Given request | What is wanted is an exact restatement of the lines from the one with "const group = new THREE.Group();" through the one with "points = [vertex.co", both included, and of no other lines.

Stored data |
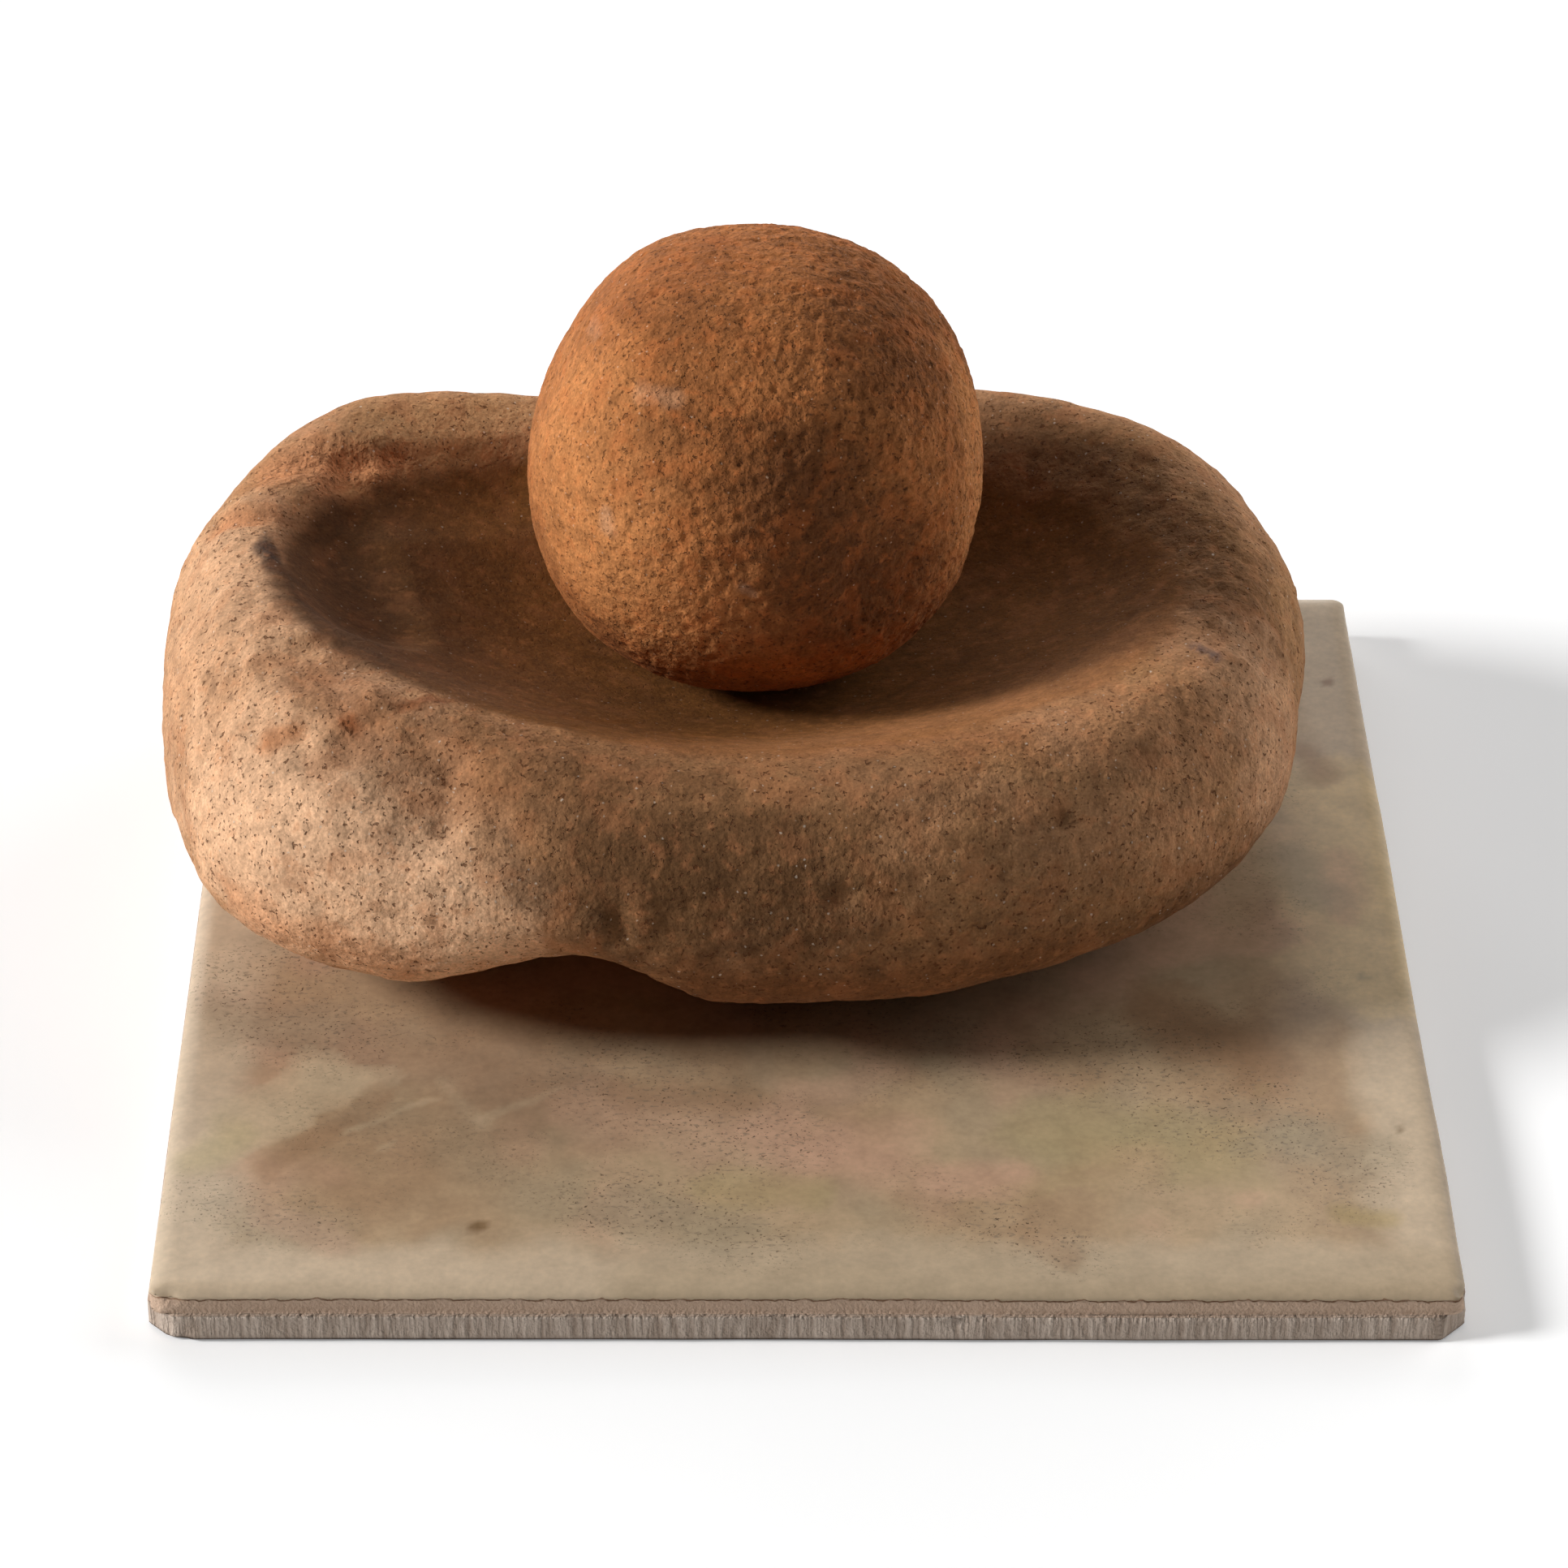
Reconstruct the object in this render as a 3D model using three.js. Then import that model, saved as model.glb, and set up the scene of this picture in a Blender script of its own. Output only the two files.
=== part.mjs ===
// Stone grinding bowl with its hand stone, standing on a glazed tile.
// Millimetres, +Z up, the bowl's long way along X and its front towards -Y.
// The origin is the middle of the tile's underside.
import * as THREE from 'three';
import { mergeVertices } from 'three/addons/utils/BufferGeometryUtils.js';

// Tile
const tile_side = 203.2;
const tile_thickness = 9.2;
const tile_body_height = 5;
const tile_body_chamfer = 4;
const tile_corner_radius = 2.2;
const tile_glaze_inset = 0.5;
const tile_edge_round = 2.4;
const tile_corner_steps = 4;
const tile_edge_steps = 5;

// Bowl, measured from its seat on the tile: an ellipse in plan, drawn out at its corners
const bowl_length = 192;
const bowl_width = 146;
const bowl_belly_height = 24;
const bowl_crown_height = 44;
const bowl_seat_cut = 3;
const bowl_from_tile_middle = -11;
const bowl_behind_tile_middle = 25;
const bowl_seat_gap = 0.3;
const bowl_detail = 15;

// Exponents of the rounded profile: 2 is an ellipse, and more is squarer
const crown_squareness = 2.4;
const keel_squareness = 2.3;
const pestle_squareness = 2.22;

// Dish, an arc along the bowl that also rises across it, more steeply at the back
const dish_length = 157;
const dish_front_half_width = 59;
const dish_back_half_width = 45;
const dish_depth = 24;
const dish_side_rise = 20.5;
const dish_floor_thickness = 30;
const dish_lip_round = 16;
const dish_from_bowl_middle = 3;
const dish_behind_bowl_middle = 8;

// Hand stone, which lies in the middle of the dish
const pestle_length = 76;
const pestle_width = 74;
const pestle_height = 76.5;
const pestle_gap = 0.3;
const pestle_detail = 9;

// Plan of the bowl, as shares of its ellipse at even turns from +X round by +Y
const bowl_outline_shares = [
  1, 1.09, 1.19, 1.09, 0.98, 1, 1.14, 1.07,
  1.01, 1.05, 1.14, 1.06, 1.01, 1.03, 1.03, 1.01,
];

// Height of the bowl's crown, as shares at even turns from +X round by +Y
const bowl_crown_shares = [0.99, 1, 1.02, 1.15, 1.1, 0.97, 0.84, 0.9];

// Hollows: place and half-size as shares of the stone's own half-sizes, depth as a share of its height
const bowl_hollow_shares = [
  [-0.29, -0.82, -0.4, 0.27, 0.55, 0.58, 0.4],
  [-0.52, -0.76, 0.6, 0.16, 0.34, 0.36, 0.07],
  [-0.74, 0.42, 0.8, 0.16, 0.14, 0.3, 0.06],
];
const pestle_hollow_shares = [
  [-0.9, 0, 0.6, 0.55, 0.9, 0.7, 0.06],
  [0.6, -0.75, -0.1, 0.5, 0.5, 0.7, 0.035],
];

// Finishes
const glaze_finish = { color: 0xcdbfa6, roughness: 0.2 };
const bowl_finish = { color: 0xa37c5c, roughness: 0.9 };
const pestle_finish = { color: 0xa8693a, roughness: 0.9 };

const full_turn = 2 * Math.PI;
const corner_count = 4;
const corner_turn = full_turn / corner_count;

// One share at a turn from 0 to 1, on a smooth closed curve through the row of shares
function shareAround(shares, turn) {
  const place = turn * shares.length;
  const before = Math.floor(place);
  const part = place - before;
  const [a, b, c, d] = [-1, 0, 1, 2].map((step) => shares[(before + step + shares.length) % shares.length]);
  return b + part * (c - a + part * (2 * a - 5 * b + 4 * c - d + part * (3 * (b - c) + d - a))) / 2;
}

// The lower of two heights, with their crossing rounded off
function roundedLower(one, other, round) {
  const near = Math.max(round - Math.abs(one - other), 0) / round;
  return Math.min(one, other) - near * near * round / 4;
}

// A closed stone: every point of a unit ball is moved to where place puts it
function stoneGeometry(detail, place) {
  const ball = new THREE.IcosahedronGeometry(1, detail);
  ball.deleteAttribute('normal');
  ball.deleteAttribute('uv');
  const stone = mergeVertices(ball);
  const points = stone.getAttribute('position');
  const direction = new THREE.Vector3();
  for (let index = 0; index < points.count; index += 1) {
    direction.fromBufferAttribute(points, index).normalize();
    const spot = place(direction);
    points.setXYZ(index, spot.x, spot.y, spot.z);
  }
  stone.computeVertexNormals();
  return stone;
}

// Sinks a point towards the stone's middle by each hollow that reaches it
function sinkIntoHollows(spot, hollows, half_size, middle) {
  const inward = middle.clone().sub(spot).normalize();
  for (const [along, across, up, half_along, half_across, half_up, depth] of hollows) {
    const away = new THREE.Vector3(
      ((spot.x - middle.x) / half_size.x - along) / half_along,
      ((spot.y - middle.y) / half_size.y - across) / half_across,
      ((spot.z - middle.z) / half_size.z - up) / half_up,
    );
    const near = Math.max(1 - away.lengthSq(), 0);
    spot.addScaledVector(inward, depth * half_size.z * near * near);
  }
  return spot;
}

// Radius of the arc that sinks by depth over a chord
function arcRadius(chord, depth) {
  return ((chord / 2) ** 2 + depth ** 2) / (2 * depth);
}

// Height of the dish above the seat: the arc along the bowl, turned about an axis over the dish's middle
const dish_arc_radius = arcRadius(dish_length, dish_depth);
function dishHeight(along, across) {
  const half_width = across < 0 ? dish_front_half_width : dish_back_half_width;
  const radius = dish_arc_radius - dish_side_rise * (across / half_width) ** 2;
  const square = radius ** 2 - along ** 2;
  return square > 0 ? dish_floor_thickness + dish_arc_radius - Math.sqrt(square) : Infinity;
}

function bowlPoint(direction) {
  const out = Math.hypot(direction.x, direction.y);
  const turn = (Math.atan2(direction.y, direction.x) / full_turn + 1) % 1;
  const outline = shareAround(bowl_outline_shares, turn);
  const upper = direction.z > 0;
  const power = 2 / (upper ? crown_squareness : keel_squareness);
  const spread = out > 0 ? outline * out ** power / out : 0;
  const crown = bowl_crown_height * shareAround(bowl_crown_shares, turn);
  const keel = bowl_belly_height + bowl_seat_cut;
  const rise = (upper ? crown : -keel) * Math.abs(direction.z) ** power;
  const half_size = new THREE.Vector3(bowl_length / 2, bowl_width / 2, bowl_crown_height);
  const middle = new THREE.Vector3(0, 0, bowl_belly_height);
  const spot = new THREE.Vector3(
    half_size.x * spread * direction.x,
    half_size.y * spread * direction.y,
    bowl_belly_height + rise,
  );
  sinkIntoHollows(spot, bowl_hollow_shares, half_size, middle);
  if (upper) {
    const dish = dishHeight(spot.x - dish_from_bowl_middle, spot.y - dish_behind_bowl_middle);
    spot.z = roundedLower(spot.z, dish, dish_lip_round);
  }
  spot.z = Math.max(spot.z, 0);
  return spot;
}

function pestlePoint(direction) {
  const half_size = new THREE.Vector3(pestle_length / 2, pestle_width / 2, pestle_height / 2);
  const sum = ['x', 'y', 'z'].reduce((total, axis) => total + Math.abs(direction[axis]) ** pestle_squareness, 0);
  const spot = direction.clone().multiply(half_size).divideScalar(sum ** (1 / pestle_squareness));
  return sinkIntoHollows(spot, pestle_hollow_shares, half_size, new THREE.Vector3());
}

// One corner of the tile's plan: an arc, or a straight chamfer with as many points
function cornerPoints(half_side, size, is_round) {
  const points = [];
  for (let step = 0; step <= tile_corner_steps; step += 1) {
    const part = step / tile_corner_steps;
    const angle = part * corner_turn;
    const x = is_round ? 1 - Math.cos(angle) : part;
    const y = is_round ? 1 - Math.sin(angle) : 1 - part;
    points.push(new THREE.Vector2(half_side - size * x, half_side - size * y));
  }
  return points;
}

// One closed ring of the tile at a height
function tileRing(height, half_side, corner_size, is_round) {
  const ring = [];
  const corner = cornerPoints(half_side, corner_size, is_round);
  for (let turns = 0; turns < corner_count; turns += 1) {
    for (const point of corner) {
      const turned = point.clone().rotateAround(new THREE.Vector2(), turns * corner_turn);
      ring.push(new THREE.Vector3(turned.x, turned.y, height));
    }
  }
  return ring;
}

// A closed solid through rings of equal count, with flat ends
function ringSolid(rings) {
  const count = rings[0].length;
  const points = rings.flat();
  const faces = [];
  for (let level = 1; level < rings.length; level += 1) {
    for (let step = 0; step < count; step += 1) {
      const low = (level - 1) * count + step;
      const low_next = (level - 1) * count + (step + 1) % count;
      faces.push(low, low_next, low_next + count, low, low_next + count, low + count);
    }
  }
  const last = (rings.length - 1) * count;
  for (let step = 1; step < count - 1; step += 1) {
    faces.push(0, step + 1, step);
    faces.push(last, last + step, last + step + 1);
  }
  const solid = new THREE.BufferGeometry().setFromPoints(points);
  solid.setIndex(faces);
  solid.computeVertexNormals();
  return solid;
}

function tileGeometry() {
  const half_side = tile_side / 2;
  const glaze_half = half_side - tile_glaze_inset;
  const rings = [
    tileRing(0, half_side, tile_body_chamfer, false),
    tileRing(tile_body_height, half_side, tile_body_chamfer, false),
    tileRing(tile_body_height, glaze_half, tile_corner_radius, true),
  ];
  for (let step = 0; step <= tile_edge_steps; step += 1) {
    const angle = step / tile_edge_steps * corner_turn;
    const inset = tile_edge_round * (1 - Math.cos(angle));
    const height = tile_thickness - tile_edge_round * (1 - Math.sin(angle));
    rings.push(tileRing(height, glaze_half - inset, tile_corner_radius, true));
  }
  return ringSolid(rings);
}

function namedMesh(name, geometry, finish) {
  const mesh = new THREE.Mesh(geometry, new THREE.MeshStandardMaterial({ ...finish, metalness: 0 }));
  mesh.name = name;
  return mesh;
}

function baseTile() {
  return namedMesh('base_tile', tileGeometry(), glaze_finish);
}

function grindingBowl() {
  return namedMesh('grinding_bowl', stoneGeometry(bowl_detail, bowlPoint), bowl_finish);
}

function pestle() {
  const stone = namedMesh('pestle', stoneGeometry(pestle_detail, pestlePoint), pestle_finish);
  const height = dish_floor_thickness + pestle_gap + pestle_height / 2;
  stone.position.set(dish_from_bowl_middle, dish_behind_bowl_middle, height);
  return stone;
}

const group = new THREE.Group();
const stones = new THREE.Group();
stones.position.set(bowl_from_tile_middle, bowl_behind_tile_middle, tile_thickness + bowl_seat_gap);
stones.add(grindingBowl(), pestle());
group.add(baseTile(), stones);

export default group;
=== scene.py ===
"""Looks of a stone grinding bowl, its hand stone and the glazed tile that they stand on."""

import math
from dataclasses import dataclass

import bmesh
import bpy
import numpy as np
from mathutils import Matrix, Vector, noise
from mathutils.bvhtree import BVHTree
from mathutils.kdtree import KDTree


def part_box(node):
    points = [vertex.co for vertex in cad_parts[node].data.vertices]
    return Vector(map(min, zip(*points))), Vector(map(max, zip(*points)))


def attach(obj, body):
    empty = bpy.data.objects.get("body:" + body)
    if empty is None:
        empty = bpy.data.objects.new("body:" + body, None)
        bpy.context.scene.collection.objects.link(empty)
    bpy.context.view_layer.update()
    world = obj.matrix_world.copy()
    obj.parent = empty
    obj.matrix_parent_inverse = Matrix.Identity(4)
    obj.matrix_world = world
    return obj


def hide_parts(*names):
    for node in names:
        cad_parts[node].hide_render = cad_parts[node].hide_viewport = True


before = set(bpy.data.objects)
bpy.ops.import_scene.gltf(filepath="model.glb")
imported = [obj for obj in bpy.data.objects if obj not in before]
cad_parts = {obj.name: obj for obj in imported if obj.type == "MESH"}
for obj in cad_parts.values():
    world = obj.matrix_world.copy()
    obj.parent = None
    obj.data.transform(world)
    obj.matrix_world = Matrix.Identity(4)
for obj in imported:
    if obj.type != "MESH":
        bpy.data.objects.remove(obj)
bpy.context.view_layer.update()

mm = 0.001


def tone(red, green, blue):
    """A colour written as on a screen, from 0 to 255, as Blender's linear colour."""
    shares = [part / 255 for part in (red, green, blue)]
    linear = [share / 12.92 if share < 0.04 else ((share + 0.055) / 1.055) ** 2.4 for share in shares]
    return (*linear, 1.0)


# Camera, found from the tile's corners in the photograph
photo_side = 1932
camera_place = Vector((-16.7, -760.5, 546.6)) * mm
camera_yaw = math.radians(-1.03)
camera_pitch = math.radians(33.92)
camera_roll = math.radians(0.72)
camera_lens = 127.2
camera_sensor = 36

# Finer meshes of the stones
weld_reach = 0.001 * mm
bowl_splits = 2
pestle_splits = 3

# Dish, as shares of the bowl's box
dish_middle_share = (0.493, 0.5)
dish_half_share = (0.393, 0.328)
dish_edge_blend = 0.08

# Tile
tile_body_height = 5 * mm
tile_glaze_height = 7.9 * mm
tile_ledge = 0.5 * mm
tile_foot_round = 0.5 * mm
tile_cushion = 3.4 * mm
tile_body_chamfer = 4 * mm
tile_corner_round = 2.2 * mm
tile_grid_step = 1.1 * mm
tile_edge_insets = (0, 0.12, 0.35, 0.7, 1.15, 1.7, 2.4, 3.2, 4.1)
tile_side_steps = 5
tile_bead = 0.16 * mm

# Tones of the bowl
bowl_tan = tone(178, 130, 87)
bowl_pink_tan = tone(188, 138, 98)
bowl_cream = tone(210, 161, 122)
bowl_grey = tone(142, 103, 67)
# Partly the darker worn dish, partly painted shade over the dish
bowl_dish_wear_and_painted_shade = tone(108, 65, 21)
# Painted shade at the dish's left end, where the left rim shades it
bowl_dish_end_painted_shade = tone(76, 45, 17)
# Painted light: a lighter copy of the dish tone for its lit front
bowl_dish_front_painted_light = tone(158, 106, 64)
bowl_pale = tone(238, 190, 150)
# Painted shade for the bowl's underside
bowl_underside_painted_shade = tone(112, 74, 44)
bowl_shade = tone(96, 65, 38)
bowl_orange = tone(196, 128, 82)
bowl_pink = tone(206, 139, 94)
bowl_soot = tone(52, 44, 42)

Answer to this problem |
const group = new THREE.Group();
const stones = new THREE.Group();
stones.position.set(bowl_from_tile_middle, bowl_behind_tile_middle, tile_thickness + bowl_seat_gap);
stones.add(grindingBowl(), pestle());
group.add(baseTile(), stones);

export default group;
=== scene.py ===
"""Looks of a stone grinding bowl, its hand stone and the glazed tile that they stand on."""

import math
from dataclasses import dataclass

import bmesh
import bpy
import numpy as np
from mathutils import Matrix, Vector, noise
from mathutils.bvhtree import BVHTree
from mathutils.kdtree import KDTree


def part_box(node):
    points = [vertex.co for vertex in cad_parts[node].data.vertices]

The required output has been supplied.